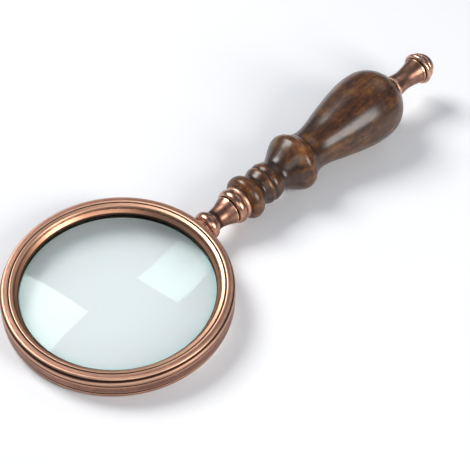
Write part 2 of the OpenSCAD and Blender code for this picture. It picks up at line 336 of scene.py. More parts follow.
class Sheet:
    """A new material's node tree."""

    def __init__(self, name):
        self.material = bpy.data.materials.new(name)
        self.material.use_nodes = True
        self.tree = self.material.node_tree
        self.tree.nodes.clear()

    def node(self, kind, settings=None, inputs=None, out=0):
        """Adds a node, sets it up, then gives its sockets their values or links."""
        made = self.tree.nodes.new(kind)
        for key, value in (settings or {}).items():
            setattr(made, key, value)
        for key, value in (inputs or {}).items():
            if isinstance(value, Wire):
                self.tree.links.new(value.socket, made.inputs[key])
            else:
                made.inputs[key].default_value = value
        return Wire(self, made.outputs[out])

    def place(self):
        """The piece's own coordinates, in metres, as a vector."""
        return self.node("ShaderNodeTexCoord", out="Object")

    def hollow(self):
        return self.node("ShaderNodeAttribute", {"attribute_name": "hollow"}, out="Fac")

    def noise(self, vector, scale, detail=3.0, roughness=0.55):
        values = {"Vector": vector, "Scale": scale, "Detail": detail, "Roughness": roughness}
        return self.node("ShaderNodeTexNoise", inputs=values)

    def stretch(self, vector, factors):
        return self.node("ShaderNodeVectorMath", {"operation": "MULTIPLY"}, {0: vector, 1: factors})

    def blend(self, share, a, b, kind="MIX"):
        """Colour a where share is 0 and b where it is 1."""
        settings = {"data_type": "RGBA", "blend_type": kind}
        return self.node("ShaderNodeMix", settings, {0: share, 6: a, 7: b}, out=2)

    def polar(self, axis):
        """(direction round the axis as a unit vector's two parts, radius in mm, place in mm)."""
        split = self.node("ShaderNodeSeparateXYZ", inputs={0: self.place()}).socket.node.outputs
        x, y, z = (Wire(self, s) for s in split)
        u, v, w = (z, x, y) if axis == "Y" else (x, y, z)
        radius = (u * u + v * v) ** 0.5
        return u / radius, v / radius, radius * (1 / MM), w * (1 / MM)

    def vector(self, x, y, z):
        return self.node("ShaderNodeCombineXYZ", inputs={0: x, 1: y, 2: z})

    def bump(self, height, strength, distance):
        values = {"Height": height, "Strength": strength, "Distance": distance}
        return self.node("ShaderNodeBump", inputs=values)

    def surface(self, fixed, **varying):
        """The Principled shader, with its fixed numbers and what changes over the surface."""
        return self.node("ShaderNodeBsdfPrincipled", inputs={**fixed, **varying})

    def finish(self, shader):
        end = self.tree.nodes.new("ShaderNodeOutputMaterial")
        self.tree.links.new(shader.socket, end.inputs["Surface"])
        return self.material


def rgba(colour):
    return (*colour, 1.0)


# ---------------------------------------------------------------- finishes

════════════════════

▸ **DESCRIPTION OF THE TASK**
Without changing anything, quote the lines from the top of the data to the line that contains "self.tree.nodes.clear()", including that line.

▸ **EXERCISE ANSWER**
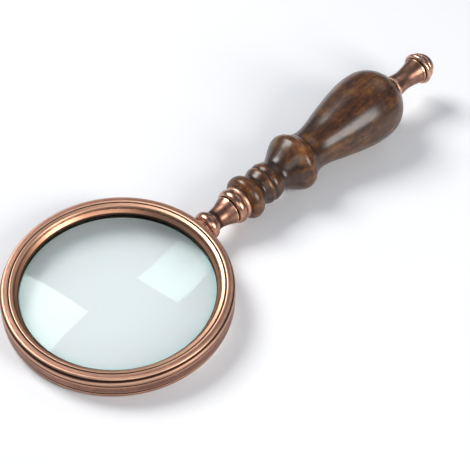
Write part 2 of the OpenSCAD and Blender code for this picture. It picks up at line 336 of scene.py. More parts follow.
class Sheet:
    """A new material's node tree."""

    def __init__(self, name):
        self.material = bpy.data.materials.new(name)
        self.material.use_nodes = True
        self.tree = self.material.node_tree
        self.tree.nodes.clear()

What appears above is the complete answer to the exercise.